A vida profissional está relacionado a um medo primário: como eu vou me sustentar? Somos completamente dependentes do sistema para conseguirmos os recursos para tudo: comer, estudar, morar, cuidar da saúde etc. Com tudo isso em jogo, ficamos em uma posição muito delicada para sermos divergentes, críticos ou até mesmo simplesmente autênticos. A censura fraca da chamada reputação exerce grande poder sobre o que falamos e até sobre como pensamos. Por que ser do contra? É melhor seguir a maré e tentar brilhar nos modelos existentes.
Ou seja, no fundo, o Linkedin não é a pior rede social por qualquer particularidade do seu funcionamento em si, mas porque ela retrata como funciona o mundo profissional como um todo.
Antes de postar, todo mundo coloca suas fantasias de Barbie e Ken, exaltando assim suas incríveis qualidades, feitos, skills. Sem erros e sem problemas, afinal, estamos a todo momento vendendo a nossa imagem. Na verdade, até existem pessoas que demonstram falhas ou fraquezas, mas só for com aquele gigantesco ponto de virada em que fique claríssimo a superação e que não há mais o menor resíduo dessa falha.
Sucesso em um mundo mais virtual que analógico se limita à percepção de sucesso. Na esperança que esse sucesso do plano das ideias se materialize na vida real, o mantra das startups “fake until you make it” (finja até que você se torne) é o que dá o tom das relações quando somos as empresas nós mesmos. Na competição, temos que disputar a escassa atenção contemporânea nos destacando em uma vitrine de profissionais perfeitos.
Tudo é incrível, fantástico, falso e de plástico. Há quase nada de humanidade verdadeira por aqui. Não conseguimos ser autênticos por não nos sentirmos à vontade para demonstrar vulnerabilidades nessas condições.
“E o que seria demonstrar vulnerabilidade no mundo profissional?”, a revisora do meu texto me pede para desenvolver. Não é algo fácil de responder, há muitos caminhos a serem percorridos, além de ser muito subjetivo. Talvez possamos começar com humildade. Definida no dicionário do Google como “virtude caracterizada pela consciência das próprias limitações; modéstia, simplicidade”, é uma atitude completamente contrastante do mundo de especialistas em todas os assuntos que é essa rede.
Pensamento crítico talvez seja outro exemplo. Ser capaz de expor pontos de vista divergentes em relação a sua empresa, a sua indústria, ao mercado de trabalho ou ao mercado mesmo — e não só quando a “divergência” é falsa polêmica e aplauso certo.

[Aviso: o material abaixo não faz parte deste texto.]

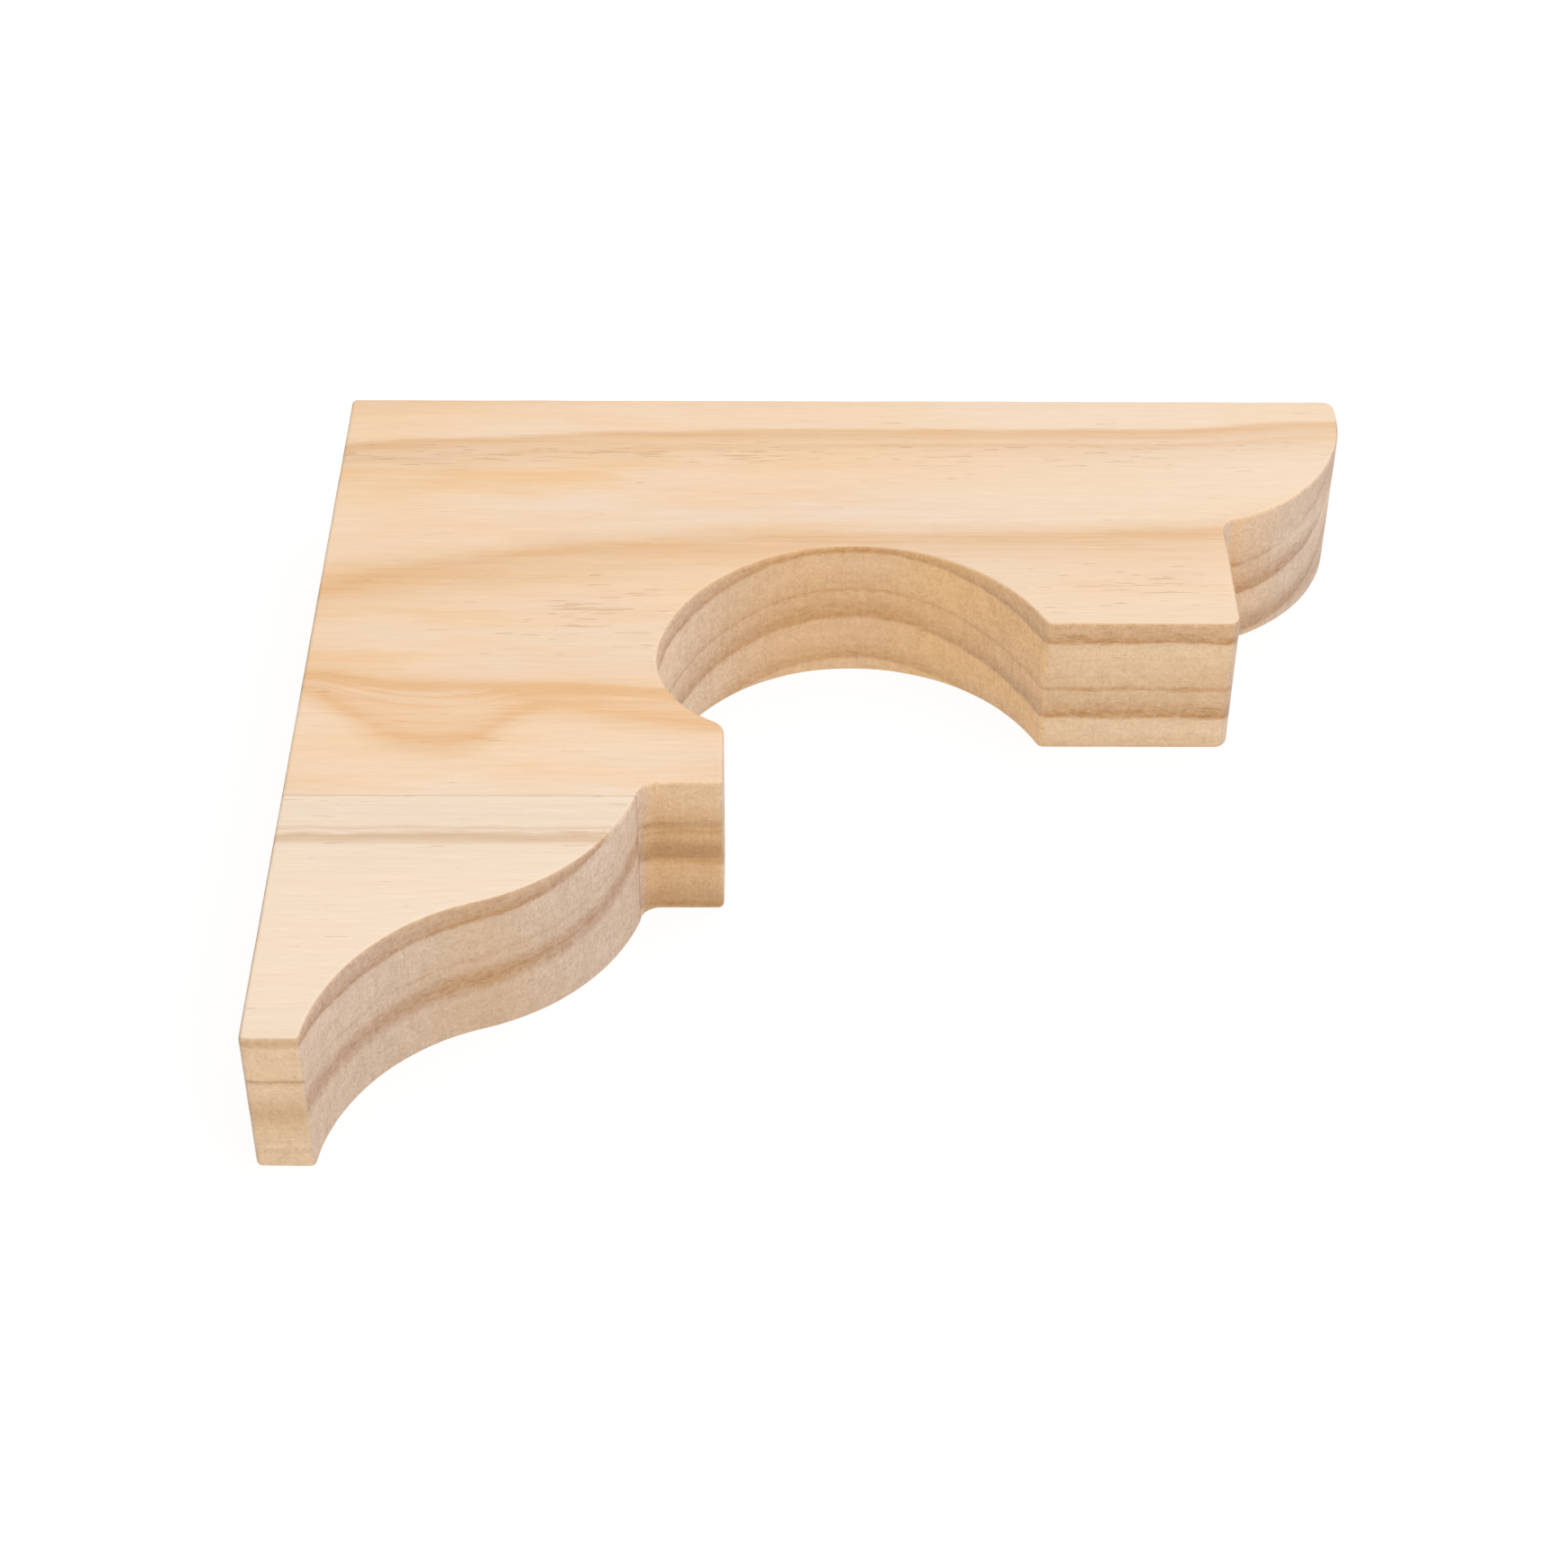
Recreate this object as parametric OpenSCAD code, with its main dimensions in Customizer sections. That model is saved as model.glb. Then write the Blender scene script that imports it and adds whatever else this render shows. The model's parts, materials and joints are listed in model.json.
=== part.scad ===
// Wooden corbel bracket: one board of softwood, cut to a moulded outline.
// A long nose under the shelf, a plain front block, a round arch, a small
// back block and a tail that sweeps down to the wall in an ogee.
//
// Frame: X runs out from the wall, Z is up, Y is across the thickness.
// The origin is the middle of the wall face. Millimetres.

/* [Board] */
// How far the shelf face runs out from the wall
projection = 250; // [225:1:320]
// How far the wall face runs down from the shelf face
drop = 229; // [200:1:300]
// Thickness of the board
thickness = 38; // [18:1:60]

/* [Nose] */
// Upright flat at the front of the nose
nose_flat = 7; // [4:0.5:20]
// Radius of the nose's round underside
nose_radius = 48; // [38:1:60]
// Rounding of the nose's upper front corner
nose_corner = 3; // [1:0.5:4]

/* [Front block] */
// Distance from the nose's front back to the block's front face
front_setback = 33.5; // [24:0.5:45]
// Depth of the block's underside below the shelf face
front_depth = 93; // [80:1:115]
// Rounding of the block's front lower edge
front_corner = 3; // [1:0.5:6]

/* [Arch] */
// Height of wood left above the arch
arch_cover = 63; // [50:1:80]
// Radius of the arch on the wall side
arch_radius = 46; // [38:1:56]
// How much larger the arch's radius is on the front block's side
arch_lead = 2; // [1:0.5:4]
// Distance from the back block's front face out to the arch's centre
arch_offset = 30.2; // [25:0.1:36]
// Radius at the foot of the arch, above the back block
arch_foot_radius = 26; // [20:0.5:32]
// Height angle at which the arch goes over to its foot
arch_foot_angle = 10; // [4:1:20]
// Rounding where the arch meets the front block's underside
arch_corner = 2; // [1:0.5:6]

/* [Back block] */
// Distance from the wall to the block's front face
back_reach = 96.3; // [80:0.1:116]
// Depth of the block's underside below the shelf face
back_depth = 150; // [142:1:175]
// Length of the flat on the block's underside
back_flat = 14.3; // [10:0.1:20]
// Rounding of the block's upper front edge
back_corner = 5; // [1:0.5:6]

/* [Tail] */
// Width of the flat at the tail's lower end
tail_flat = 12.5; // [8:0.5:20]
// Lean of the hollow curve where it leaves the tail's end, in degrees
tail_lean = 5.6; // [0:0.1:12]
// Lean of the swelling curve where it ends under the back block, in degrees
swell_lean = 16.3; // [8:0.1:24]
// Radius of the swelling curve for each millimetre of the hollow one's
swell_ratio = 1.08; // [0.7:0.01:1.5]

/* [Coves] */
// Radius of the two small coves behind the nose and under the back block
cove_radius = 4.5; // [3:0.5:8]

/* [Show] */
// Which piece to draw

/* [Hidden] */
$fa = 2;
$fs = 0.5;

pine = [0.94, 0.83, 0.70];

// Places on the outline, as distance out from the wall and depth below the
// shelf face.
front_x = projection - front_setback;
nose_x = projection - nose_radius;

// the nose ends over the middle of its cove
nose_end = [
    front_x + cove_radius,
    nose_flat + sqrt(pow(nose_radius, 2)
        - pow(front_x + cove_radius - nose_x, 2))
];

// centres of the arch's two halves, which meet at its top, and of its foot,
// which it runs into without a break
arch_c = [back_reach + arch_offset, arch_cover + arch_radius];
arch_lead_radius = arch_radius + arch_lead;
lead_c = [arch_c[0], arch_cover + arch_lead_radius];
arch_top = [arch_c[0], arch_cover];
foot_dir = [-cos(arch_foot_angle), -sin(arch_foot_angle)];
foot_c = arch_c + (arch_radius - arch_foot_radius) * foot_dir;
foot_start = arch_c + arch_radius * foot_dir;

// centre of the rounding between the arch and the front block
arch_corner_c = [
    lead_c[0] + sqrt(pow(arch_lead_radius + arch_corner, 2)
        - pow(lead_c[1] - front_depth + arch_corner, 2)),
    front_depth - arch_corner
];
arch_end = between(lead_c, arch_corner_c, arch_lead_radius);

// centre of the rounding between the foot and the back block
back_corner_c = [
    back_reach - back_corner,
    foot_c[1] + sqrt(pow(arch_foot_radius + back_corner, 2)
        - pow(foot_c[0] - back_reach + back_corner, 2))
];
foot_end = between(foot_c, back_corner_c, arch_foot_radius);

// The tail's ogee: a hollow from the lower end, then a swelling up to the
// notch under the back block. Both radii follow from its two ends.
tail_end = [tail_flat, drop];
notch_x = back_reach - back_flat;
notch = [notch_x - cove_radius, back_depth + cove_radius];
tail_dir = [cos(tail_lean), sin(tail_lean)];
swell_dir = [cos(swell_lean), sin(swell_lean)];
ogee_v = tail_end - notch;
ogee_w = tail_dir + swell_ratio * swell_dir;
ogee_k = pow(1 + swell_ratio, 2) - ogee_w * ogee_w;
hollow_radius = (ogee_v * ogee_w
    + sqrt(pow(ogee_v * ogee_w, 2) + (ogee_v * ogee_v) * ogee_k)) / ogee_k;
swell_radius = swell_ratio * hollow_radius;
hollow_c = tail_end + hollow_radius * tail_dir;
swell_c = notch - swell_radius * swell_dir;
ogee_turn = between(hollow_c, swell_c, hollow_radius);

// The corners of the outline, as seen from the front: down the wall face,
// along the underside to the nose, and back along the shelf face.
notch_top = [notch_x, back_depth];
back_top = [back_reach, back_corner_c[1]];
front_in = [arch_corner_c[0], front_depth];
front_low = [front_x - front_corner, front_depth];
front_face = [front_x, front_depth - front_corner];
front_cove = [front_x, nose_end[1] + cove_radius];
nose_low = [projection, nose_flat];
nose_face = [projection, nose_corner];
nose_top = [projection - nose_corner, 0];
corners = [
    [0, 0], [0, drop], tail_end, ogee_turn, notch, notch_top,
    [back_reach, back_depth], back_top, foot_end, foot_start, arch_top,
    arch_end, front_in, front_low, front_face, front_cove, nose_end, nose_low,
    nose_face, nose_top
];

// Curves between two corners: [from, to, centre, radius, how far the curve
// runs on past its first corner, and past its second].
run = 0.4;
swells = [
    [ogee_turn, notch, swell_c, swell_radius, 0, 0],
    [back_top, foot_end, back_corner_c, back_corner, run, 0],
    [arch_end, front_in, arch_corner_c, arch_corner, 0, run],
    [front_low, front_face, [front_low[0], front_face[1]], front_corner,
        run, run],
    [nose_end, nose_low, [nose_x, nose_flat], nose_radius, 0, run],
    [nose_face, nose_top, [nose_top[0], nose_face[1]], nose_corner, run, run]
];

// The hollows are cut a hair deeper than they are drawn, so that each ends
// in a clean edge where it meets the next curve.
hair = 0.002;
hollows = [
    [tail_end, ogee_turn, hollow_c, hollow_radius + hair, 2 * run, 2 * run],
    [notch, notch_top, [notch_top[0], notch[1]], cove_radius + hair, run, run],
    [foot_end, foot_start, foot_c, arch_foot_radius + 3 * hair, run, 3 * run],
    [foot_start, arch_top, arch_c, arch_radius + hair, 0, 8 * run],
    [arch_top, arch_end, lead_c, arch_lead_radius + 0.75 * hair, run, run],
    [front_cove, nose_end, [nose_end[0], front_cove[1]], cove_radius + hair,
        run, run]
];

// the point on the way from a to b at distance d from a
function between(a, b, d) = a + d * (b - a) / norm(b - a);

// distance out and depth below the shelf face, to X and Z of the frame
function at(p) = [p[0], drop / 2 - p[1]];

// The part of a curve's disc that lies past the line between its corners:
// on the right of it (side 1) or on the left (side -1).
module past_line(curve, side) {
    p = at(curve[0]);
    q = at(curve[1]);
    r = curve[3];
    way = (q - p) / norm(q - p);
    out = side * [way[1], -way[0]];
    a = p - way * curve[4];
    b = q + way * curve[5];
    back = out * min(1, r / 6);
    intersection() {
        translate(at(curve[2])) circle(r = r);
        polygon([a - back, a + out * r, b + out * r, b - back]);
    }
}

module profile() {
    difference() {
        union() {
            polygon([for (p = corners) at(p)]);
            for (c = swells) past_line(c, 1);
        }
        for (c = hollows) past_line(c, -1);
    }
}

module bracket() {
    color(pine)
        rotate([90, 0, 0])
            linear_extrude(height = thickness, center = true)
                profile();
}

bracket();
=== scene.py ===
"""Wooden corbel bracket: one moulded softwood board.

The visible board is a dense mesh on the outline of the CAD part, with its
arrises eased, and carries a solid wood figure: growth rings round a leaning
pith, so that faces, edges and end grain all agree.
"""
import json
import math
from types import SimpleNamespace

import bpy
import numpy as np
from mathutils import Matrix, Vector
from mathutils.geometry import tessellate_polygon

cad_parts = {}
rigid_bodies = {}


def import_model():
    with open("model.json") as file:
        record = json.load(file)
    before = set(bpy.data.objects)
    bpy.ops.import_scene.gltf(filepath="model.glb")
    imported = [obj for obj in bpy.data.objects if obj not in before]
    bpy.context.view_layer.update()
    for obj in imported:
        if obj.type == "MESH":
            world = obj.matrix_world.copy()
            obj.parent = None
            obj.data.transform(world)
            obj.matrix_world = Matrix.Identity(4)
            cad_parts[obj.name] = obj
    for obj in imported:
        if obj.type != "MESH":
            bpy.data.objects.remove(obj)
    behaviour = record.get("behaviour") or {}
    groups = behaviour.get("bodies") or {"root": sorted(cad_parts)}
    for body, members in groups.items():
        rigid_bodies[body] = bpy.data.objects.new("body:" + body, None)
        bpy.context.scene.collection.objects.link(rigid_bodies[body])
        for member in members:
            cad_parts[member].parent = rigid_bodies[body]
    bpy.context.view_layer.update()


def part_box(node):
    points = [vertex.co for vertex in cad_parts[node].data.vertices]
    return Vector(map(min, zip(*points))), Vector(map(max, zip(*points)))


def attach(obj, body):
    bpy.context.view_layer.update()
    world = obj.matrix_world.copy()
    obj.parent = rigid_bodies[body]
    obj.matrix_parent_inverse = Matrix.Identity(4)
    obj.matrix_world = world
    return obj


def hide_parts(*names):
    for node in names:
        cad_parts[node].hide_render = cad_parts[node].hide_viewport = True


MM = 0.001


# ---------------------------------------------------------------- clean start
for thing in list(bpy.data.objects):
    bpy.data.objects.remove(thing, do_unlink=True)

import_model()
low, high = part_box("bracket")

# ------------------------------------------------------- sizes of the bracket
# In millimetres, and degrees for the angle and the leans. The outline has the
# same values as the part's source.
PROJECTION = (high.x - low.x) / MM
DROP = (high.z - low.z) / MM
THICK = (high.y - low.y) / MM
TOP = high.z / MM
FRONT = low.y / MM

NOSE_FLAT, NOSE_R, NOSE_CORNER = 7.0, 48.0, 3.0
FRONT_SETBACK, FRONT_DEPTH, FRONT_CORNER = 33.5, 93.0, 3.0
ARCH_COVER, ARCH_R, ARCH_LEAD_R, ARCH_OFFSET = 63.0, 46.0, 48.0, 30.2
FOOT_R, FOOT_ANGLE, ARCH_CORNER = 26.0, 10.0, 2.0
BACK_REACH, BACK_DEPTH, BACK_FLAT, BACK_CORNER = 96.3, 150.0, 14.3, 5.0
TAIL_FLAT, TAIL_LEAN, SWELL_LEAN, SWELL_RATIO = 12.5, 5.6, 16.3, 1.08
COVE = 4.5
# Only the visible board has these.
EASE = 1.05  # easing of the arrises
EASE_VARIES = 0.16  # how much of the easing comes and goes along an arris
BACK_EASE = 1.2  # the back arris is eased this many times as much
CORNER = 1.35  # easing of the sharp upright corners
RIPPLE = 0.05  # depth of the ripples on the sawn edges
ARRIS_STEPS = 7  # faces round an arris
EDGE_STEPS = 26  # faces across a sawn edge
# Lengths of the steps round tiny, small and large curves.
TINY, SMALL, LARGE = 0.25, 0.35, 0.9


def vec(a, b):
    return np.array([float(a), float(b)])


def unit(v):
    return v / np.hypot(*v)


def slant(degrees):
    return vec(math.cos(math.radians(degrees)), math.sin(math.radians(degrees)))


def toward(a, b, distance):
    return a + distance * unit(b - a)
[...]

Para que fique claro, não estou me colocando acima desse jogo. Já tentei criar diversos conteúdos para esta rede, ora falando de tópicos que eu julgava quente no trends de mercado, ora sobre melhoramento pessoal. Até profissionalmente produzi conteúdos utilizando essa mesma lógica. Meu objetivo, como a de praticamente todo mundo que está aqui, era ganhar biscoito e construir reputação profissional. Também tenho um lado autoconsciente que diz que ser reclamão como estou sendo agora é uma estratégia muito usada e muito eficiente de tentar aparecer, mas o que eu posso fazer para evitar?
Eu sei. Posso estar sendo amarguinho. Porém, meu amigo, me entenda. Os tempos estão difíceis e isso acaba mexendo com nossos brios. Por isso, como ferramenta de calibragem da minha percepção da realidade através do olho alheio, vou pedir um favor. Esqueça da fantasia profissional e me diga de humano para humano: você concorda que é difícil ser autêntico no mundo profissional? E o que você acha sobre o Linkedin? Conseguimos fazer alguma coisa?